[OpenAFS] buildbot and packages

Russ Allbery rra@stanford.edu
Fri, 14 Sep 2012 11:07:48 -0700


David Boyes <dboyes@sinenomine.net> writes:

> There have been several discussions in the past on using a meta-build
> system like cmake or similar to try to address this, or at least using
> the packaging components. Some reorganization of the build process would
> probably be desirable to really take advantage of that, but I can't say
> that that would be unwelcome.
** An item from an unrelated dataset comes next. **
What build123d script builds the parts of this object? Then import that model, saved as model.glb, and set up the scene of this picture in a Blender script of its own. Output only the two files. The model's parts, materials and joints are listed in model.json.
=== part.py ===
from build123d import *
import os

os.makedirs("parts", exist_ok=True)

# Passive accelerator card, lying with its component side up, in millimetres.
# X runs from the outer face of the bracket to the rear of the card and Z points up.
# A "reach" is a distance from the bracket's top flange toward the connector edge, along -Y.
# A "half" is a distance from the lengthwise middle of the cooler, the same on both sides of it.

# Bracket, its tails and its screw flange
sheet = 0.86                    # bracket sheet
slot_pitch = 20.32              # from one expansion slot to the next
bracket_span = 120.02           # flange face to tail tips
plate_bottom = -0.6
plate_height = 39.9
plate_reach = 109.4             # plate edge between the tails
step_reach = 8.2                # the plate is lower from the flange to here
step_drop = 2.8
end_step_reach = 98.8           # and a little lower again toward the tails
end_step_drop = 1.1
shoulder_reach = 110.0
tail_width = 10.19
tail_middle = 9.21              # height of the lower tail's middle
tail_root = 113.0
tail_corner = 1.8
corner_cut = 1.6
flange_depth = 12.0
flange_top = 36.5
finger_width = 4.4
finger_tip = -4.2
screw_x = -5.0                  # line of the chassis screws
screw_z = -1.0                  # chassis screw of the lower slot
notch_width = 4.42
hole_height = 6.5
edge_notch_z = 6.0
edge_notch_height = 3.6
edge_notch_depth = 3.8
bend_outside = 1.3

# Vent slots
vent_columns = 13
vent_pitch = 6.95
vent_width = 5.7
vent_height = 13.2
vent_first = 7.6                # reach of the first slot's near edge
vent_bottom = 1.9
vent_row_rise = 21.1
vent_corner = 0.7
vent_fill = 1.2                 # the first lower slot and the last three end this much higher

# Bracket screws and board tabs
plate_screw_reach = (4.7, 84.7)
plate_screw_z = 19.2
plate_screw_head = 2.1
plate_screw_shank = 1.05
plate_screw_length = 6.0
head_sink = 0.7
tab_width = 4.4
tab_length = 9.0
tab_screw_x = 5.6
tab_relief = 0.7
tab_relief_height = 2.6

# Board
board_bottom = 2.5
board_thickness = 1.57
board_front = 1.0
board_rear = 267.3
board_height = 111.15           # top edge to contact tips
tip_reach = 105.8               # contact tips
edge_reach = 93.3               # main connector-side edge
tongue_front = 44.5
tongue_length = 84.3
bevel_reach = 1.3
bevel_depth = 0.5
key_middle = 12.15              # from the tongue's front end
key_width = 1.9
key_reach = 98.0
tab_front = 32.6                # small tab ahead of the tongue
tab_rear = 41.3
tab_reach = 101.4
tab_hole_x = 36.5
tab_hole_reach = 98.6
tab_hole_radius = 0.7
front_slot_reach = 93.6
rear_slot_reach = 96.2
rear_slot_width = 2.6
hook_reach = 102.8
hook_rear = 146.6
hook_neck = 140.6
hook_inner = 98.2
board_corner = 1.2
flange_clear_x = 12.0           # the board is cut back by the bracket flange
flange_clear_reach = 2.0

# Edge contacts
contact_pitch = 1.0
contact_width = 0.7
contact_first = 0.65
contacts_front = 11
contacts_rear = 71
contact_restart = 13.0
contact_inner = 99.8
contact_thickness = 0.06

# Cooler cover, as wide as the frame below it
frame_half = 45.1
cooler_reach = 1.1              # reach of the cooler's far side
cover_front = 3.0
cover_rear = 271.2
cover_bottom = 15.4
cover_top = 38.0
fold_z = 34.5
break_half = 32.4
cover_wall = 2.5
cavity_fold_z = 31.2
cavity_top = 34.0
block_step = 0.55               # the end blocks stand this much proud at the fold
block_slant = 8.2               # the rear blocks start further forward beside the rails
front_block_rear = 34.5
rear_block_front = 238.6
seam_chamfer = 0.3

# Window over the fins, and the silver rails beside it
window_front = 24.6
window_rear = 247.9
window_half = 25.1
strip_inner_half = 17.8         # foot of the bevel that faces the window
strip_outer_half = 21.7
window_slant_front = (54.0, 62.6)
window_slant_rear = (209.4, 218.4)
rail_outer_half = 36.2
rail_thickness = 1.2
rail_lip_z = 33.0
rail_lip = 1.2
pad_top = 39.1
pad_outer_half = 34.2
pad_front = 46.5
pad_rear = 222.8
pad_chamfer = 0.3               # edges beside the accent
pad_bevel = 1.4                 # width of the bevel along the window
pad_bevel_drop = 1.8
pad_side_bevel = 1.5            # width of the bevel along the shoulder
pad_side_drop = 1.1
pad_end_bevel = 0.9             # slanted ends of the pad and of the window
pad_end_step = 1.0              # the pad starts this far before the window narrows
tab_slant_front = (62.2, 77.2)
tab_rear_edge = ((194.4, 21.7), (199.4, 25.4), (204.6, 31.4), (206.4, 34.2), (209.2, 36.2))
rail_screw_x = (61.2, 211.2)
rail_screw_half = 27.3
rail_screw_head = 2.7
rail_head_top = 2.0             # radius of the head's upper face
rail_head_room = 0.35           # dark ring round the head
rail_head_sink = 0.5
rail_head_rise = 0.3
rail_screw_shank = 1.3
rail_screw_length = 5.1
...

The current setup is awfully clunky, and
> the meta-build system would allow generation of different types of
> packages from the same source (at least with cpack, you can generate
> RPM, .deb, Solaris, AIX and Windows packages fairly easily from the same
> packaging description file).

Just to say explicitly, while OpenAFS developers are certainly welcome to
use whatever techniques make sense to them, I am completely uninterested
in doing anything at all with any of those half-assed meta-build systems
and will not assist in using them on Debian.  I believe they're
irredeemably broken as designed and are hopeless for generating packages
that actually work properly and integrate properly with the rest of the
system, and have better things to do with the time I have available to
work on Debian packages for OpenAFS.  Other people's mileage obviously may
vary.

Proper Debian packaging for master is something that I've been thinking
about for a while, but I was waiting for all the libtool stuff to land
since that's going to drastically change how OpenAFS should be packaged.
At this point, I don't have a lot of resources in the immediate future to
work on that packaging, but most of the important changes are now in so
that we can start looking at what those changes should be.  I'm hoping to
have somewhat more time for this towards the end of the year.

There's no obvious reason why the Debian packaging files in the tree
should need to remain stale; it's just a matter of someone importing the
changes from the Debian packaging.  The more pressing problem at the
moment is that master has never been packaged for Debian and is
substantially different from the stable branch.